3D code data:
= = = = = = =

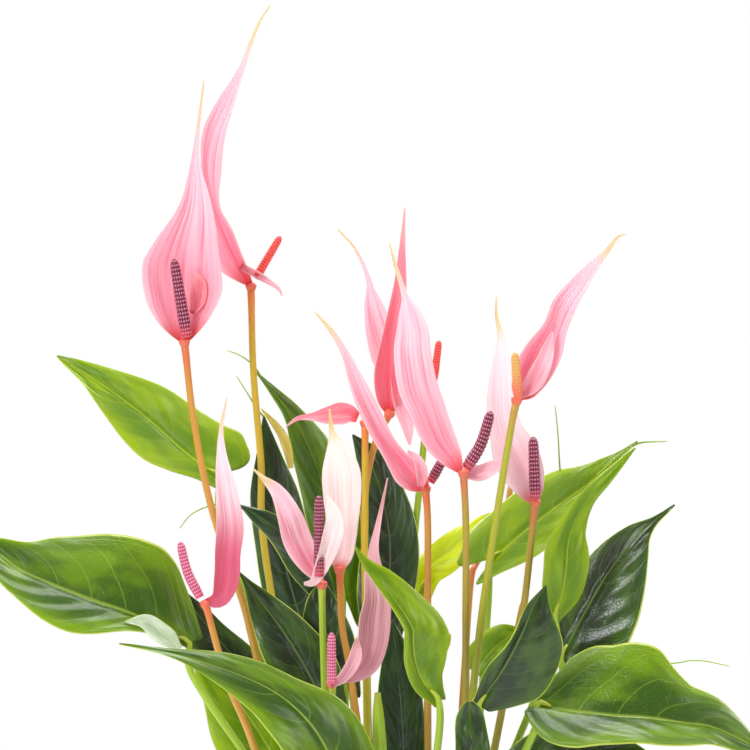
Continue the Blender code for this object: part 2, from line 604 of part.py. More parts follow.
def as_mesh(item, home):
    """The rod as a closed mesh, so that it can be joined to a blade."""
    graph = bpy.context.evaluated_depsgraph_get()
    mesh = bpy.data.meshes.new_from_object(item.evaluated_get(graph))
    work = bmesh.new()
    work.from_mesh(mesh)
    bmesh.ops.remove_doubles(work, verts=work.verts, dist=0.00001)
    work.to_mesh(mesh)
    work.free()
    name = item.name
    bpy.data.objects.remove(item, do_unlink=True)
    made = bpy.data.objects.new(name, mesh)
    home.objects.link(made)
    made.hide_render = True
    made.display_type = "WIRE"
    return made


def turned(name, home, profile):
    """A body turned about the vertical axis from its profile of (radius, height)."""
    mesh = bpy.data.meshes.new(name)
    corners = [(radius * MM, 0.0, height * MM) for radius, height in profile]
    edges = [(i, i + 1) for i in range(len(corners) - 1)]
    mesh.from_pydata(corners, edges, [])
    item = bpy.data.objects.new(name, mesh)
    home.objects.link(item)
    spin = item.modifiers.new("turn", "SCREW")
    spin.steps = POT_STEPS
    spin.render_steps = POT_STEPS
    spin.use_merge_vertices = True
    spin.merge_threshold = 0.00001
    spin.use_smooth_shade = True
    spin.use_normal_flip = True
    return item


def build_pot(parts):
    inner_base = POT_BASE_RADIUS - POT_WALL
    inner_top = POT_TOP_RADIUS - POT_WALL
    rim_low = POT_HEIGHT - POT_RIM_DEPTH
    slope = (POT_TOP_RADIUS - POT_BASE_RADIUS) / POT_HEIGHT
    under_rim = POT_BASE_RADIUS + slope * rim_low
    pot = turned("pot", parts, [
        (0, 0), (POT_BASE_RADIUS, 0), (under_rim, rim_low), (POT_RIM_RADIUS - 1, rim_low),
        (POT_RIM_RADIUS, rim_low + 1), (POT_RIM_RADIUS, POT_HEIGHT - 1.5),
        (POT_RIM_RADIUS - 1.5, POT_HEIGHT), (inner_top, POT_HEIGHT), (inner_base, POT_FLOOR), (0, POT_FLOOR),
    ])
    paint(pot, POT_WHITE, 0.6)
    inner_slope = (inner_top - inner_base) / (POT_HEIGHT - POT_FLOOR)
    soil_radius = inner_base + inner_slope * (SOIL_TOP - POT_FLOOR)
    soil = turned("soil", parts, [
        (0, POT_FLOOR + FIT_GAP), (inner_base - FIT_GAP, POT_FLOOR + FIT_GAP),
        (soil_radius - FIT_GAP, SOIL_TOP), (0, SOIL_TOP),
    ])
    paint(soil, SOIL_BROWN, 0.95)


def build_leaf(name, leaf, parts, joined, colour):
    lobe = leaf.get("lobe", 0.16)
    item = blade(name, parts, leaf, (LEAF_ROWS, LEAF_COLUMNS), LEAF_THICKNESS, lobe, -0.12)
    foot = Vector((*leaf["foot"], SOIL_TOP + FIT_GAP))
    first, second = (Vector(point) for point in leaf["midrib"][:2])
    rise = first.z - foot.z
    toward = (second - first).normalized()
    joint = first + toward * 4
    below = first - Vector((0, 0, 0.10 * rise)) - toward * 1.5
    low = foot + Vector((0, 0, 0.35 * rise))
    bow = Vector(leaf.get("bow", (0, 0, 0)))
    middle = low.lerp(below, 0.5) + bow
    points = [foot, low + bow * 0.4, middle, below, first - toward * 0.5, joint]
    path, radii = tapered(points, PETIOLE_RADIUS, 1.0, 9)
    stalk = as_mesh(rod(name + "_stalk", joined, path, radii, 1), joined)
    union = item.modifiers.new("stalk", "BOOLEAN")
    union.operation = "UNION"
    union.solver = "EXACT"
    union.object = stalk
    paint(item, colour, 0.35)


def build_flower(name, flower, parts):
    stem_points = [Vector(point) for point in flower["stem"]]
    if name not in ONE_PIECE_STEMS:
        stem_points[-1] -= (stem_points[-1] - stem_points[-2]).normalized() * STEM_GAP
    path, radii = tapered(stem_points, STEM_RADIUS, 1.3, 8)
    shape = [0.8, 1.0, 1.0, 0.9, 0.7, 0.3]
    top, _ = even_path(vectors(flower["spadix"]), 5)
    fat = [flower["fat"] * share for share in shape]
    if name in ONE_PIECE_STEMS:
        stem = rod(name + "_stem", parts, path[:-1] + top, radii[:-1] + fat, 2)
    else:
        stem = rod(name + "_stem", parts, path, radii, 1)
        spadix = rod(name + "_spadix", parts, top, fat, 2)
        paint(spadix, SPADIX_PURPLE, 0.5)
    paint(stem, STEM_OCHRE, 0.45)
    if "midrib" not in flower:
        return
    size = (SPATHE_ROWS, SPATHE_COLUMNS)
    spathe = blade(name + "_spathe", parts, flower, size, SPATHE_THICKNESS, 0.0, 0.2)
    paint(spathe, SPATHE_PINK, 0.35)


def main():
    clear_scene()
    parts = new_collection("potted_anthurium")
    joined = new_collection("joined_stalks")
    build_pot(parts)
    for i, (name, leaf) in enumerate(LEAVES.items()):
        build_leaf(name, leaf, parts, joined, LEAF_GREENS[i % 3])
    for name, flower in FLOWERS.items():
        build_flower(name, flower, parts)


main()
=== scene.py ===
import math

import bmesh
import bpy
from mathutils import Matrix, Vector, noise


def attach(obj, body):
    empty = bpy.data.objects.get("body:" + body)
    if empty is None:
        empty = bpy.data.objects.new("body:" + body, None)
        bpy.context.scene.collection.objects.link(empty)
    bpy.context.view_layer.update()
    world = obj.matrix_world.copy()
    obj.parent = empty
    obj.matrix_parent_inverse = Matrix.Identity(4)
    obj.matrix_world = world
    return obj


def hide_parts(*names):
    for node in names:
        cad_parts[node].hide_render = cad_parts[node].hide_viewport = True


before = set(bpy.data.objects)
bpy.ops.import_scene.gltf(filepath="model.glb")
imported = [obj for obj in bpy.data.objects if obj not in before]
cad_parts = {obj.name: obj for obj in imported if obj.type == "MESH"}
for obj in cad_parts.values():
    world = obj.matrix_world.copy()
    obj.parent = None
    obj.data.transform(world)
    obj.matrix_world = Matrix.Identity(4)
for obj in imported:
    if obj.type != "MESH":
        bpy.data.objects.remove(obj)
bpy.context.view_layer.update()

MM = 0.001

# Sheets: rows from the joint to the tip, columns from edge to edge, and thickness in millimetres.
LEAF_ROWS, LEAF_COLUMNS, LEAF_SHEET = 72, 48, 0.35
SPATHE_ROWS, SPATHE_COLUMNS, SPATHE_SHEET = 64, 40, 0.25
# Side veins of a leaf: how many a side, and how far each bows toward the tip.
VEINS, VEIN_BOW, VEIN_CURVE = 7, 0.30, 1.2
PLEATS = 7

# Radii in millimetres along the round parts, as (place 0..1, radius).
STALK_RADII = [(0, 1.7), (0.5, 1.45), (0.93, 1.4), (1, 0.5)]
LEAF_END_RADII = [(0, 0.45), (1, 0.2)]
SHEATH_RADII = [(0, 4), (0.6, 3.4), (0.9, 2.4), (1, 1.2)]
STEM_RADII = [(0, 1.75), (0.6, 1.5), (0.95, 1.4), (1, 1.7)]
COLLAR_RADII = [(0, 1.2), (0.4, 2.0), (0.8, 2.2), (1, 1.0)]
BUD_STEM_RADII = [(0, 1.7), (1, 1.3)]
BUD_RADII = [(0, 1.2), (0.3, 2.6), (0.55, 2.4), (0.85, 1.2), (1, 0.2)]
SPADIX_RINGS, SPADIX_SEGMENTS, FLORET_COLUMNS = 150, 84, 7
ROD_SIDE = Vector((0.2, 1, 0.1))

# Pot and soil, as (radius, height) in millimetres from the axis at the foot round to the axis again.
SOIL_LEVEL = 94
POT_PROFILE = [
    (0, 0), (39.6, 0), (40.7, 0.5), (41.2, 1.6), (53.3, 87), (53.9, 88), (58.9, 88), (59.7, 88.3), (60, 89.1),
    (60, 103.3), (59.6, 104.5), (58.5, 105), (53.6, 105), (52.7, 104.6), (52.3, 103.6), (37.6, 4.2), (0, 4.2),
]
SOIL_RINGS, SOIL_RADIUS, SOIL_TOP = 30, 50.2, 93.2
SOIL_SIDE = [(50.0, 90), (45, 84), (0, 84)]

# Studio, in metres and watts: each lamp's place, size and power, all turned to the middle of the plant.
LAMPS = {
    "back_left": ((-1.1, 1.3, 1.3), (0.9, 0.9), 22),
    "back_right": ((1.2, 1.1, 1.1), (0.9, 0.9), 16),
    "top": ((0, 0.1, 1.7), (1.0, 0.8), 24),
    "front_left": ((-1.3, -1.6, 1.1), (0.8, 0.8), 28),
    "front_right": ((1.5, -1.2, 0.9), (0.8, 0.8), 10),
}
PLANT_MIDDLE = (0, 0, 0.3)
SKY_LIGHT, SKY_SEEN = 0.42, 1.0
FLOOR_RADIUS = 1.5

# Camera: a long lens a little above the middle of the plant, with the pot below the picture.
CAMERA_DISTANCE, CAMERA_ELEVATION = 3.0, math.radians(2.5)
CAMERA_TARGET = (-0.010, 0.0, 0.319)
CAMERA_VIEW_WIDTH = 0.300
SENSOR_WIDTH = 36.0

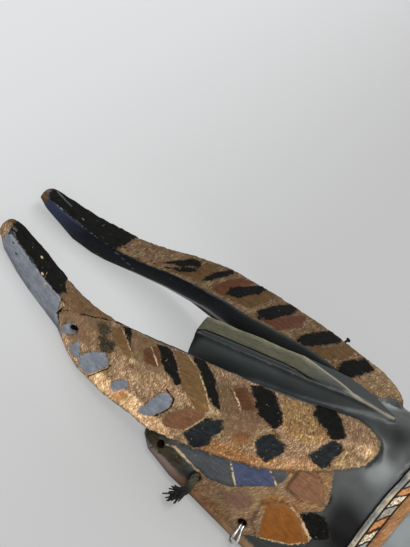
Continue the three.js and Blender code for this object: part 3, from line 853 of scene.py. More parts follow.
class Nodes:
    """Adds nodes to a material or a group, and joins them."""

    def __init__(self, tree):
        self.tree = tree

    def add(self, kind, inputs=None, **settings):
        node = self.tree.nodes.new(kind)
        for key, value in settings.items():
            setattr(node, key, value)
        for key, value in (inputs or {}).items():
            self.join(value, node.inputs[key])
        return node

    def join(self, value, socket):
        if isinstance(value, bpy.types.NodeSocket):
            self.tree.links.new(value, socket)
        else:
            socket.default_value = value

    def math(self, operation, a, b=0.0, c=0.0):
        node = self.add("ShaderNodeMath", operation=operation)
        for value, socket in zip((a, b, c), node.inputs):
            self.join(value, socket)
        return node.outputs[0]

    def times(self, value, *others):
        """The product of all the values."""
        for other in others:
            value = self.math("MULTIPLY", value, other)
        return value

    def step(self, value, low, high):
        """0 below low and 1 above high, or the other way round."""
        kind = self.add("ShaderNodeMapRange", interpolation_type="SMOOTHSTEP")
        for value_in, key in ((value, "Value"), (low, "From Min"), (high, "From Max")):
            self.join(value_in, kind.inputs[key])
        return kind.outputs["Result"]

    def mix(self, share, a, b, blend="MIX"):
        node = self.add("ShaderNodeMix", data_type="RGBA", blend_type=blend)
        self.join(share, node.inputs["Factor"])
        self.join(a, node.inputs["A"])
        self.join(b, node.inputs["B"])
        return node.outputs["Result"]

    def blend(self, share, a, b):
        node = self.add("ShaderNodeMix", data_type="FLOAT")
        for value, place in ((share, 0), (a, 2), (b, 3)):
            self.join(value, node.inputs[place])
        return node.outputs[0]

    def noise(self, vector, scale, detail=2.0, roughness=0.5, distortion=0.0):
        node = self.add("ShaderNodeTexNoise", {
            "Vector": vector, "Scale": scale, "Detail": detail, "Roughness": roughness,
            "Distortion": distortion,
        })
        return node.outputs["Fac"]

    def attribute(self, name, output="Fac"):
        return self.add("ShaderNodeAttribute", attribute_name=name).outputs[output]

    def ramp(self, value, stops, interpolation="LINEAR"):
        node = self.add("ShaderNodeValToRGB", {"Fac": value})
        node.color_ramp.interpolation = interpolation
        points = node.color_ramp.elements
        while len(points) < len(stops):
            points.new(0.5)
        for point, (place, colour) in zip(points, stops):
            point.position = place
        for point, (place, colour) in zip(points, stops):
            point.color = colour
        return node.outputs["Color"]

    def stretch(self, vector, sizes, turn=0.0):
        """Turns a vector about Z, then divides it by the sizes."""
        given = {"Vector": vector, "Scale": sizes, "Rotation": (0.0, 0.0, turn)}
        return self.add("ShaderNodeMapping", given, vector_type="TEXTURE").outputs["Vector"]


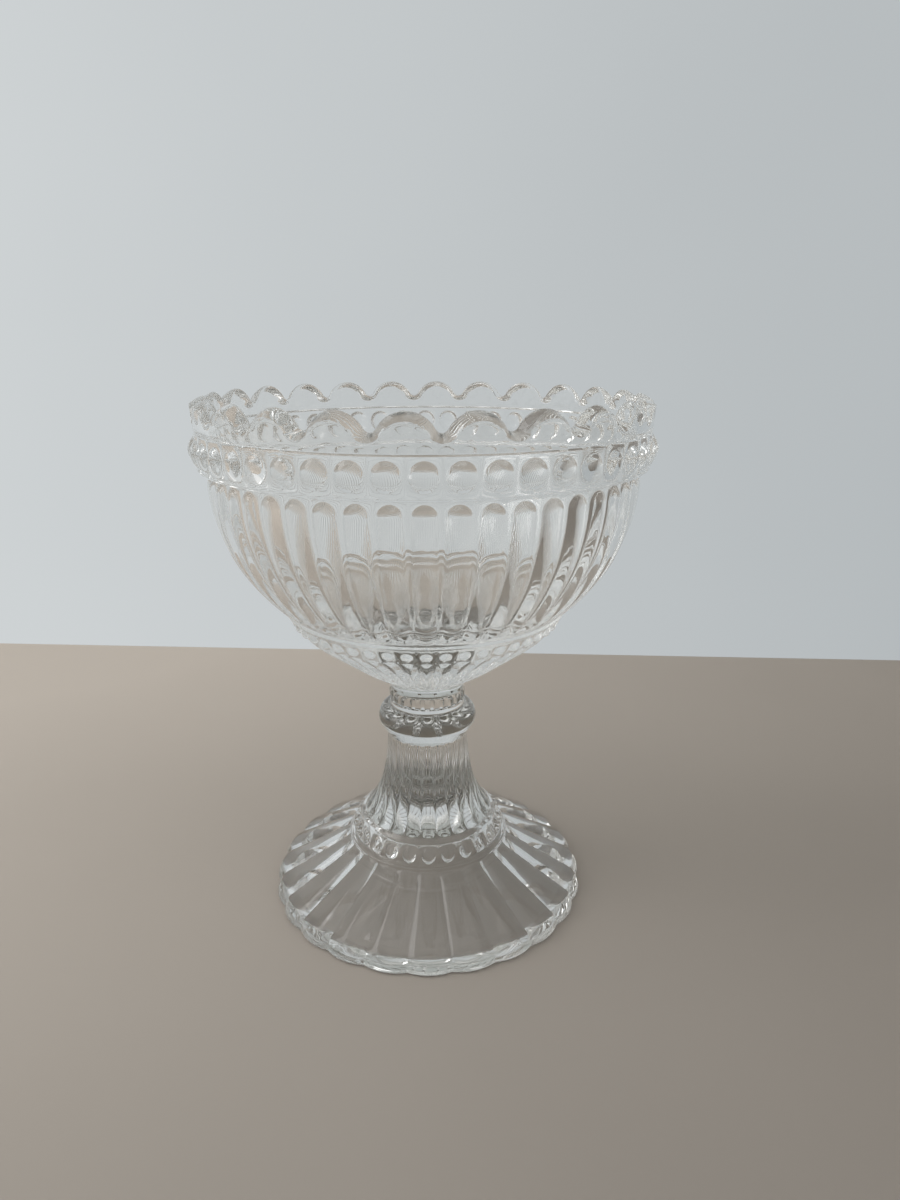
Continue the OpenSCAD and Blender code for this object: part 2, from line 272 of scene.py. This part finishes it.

= = = = = = =

◆ **Work to complete**: Transcribe the lines above from the one with "shape = [0.8, 1.0, 1.0, 0.9, 0.7, 0.3]" through the one with "in imported if". Include both ends and leave out every other line.

◆ **Full output**:
    shape = [0.8, 1.0, 1.0, 0.9, 0.7, 0.3]
    top, _ = even_path(vectors(flower["spadix"]), 5)
    fat = [flower["fat"] * share for share in shape]
    if name in ONE_PIECE_STEMS:
        stem = rod(name + "_stem", parts, path[:-1] + top, radii[:-1] + fat, 2)
    else:
        stem = rod(name + "_stem", parts, path, radii, 1)
        spadix = rod(name + "_spadix", parts, top, fat, 2)
        paint(spadix, SPADIX_PURPLE, 0.5)
    paint(stem, STEM_OCHRE, 0.45)
    if "midrib" not in flower:
        return
    size = (SPATHE_ROWS, SPATHE_COLUMNS)
    spathe = blade(name + "_spathe", parts, flower, size, SPATHE_THICKNESS, 0.0, 0.2)
    paint(spathe, SPATHE_PINK, 0.35)


def main():
    clear_scene()
    parts = new_collection("potted_anthurium")
    joined = new_collection("joined_stalks")
    build_pot(parts)
    for i, (name, leaf) in enumerate(LEAVES.items()):
        build_leaf(name, leaf, parts, joined, LEAF_GREENS[i % 3])
    for name, flower in FLOWERS.items():
        build_flower(name, flower, parts)


main()
=== scene.py ===
import math

import bmesh
import bpy
from mathutils import Matrix, Vector, noise


def attach(obj, body):
    empty = bpy.data.objects.get("body:" + body)
    if empty is None:
        empty = bpy.data.objects.new("body:" + body, None)
        bpy.context.scene.collection.objects.link(empty)
    bpy.context.view_layer.update()
    world = obj.matrix_world.copy()
    obj.parent = empty
    obj.matrix_parent_inverse = Matrix.Identity(4)
    obj.matrix_world = world
    return obj


def hide_parts(*names):
    for node in names:
        cad_parts[node].hide_render = cad_parts[node].hide_viewport = True


before = set(bpy.data.objects)
bpy.ops.import_scene.gltf(filepath="model.glb")
imported = [obj for obj in bpy.data.objects if obj not in before]
cad_parts = {obj.name: obj for obj in imported if obj.type == "MESH"}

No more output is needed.